No, by and large the airframes are original. Obviously engines/props/tyres are continuosly being swapped out - but I wasnt in 'theseus' ship' mode - more thinking about the TYPE being economic to keep working

Reply to
The Natural Philosopher

My local leisure centre was rebuilt 2-3 years sgo, replacing one that dated from 1974.

It probably is a big factor, but of course, the land sale /might/ help fun the new one....

Is is wear, or does it just not meet modern H&S standards?

Yes, probably, or as above- the cost of maintaining it in a safe condition, and perhaps operating costs of old plant?

It's the /better quality/ Victorian stuff that has survived. The shitty ones got flattened years ago.

Reply to
Chris Bartram

And that is exactly the truth.

Or sometimes sheer luck.

timber frame buildings in general burn down sooner or later. there are those that are very very old that somehow just never did.

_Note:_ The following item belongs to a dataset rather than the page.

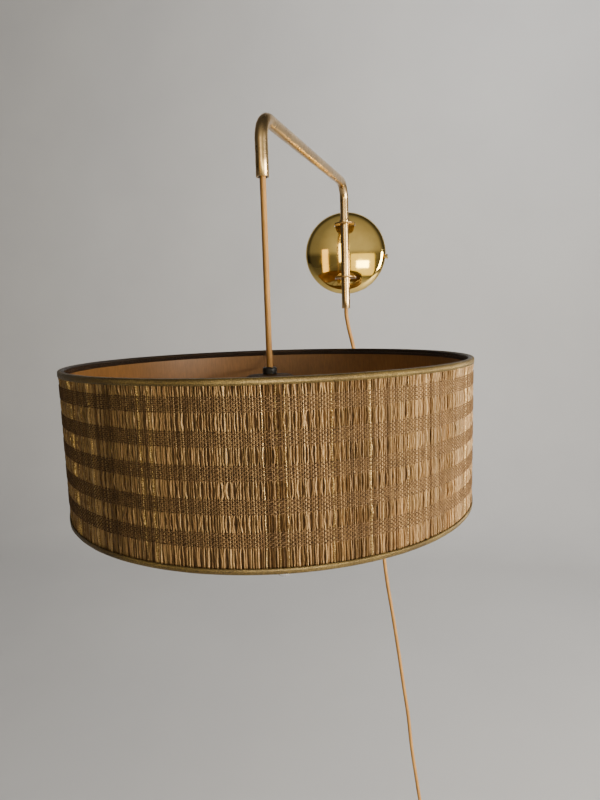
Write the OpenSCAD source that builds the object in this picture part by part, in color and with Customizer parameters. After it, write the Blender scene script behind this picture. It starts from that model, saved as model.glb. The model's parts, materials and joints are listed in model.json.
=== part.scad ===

Loads of victorian slum terraces were bulldozed in the 60s to make way for tower blocks.

And now those themselves are being demolished

Someone mentioned thirties housing stock. It wont fall down BUT its is really hard to get thermal performance out of double solid brick walls. And added insulation inside makes the rooms small - and so they are less salable than modern purpose built new stock

Reply to
The Natural Philosopher

That hasn't been the case with the buildings built from scratch as a supermarket, those have mostly continued to be used as a supermarket for much longer than 30 years.

And there are quite a few examples of radical reuse of a building without demolition too. In one case it started off as a supermarket, was a picture theatre for a decade or so and is now a supermarket again, without the building ever being demolished.

Another was a the biggest department store in town, with a supermarket on the ground floor, which is now multiple stores with what used to be the supermarket now a large clothing store. That building is now almost 80 years old.

Yes, some have been demolished and replaced entirely, but that's less common than a refub.

Reply to
Josh Nack

It amazes *me* that Concorde got junked for no valid reason whatsoever, over one single accident that was not in any way a design defect.

Reply to
Cursitor Doom

Is that really true given that that was the depths of the Great Depression ?

and I can't see all those houses

Reply to
Josh Nack

No. The Concorde was junked for the same reason the DC3 is still flying. Economics of operation.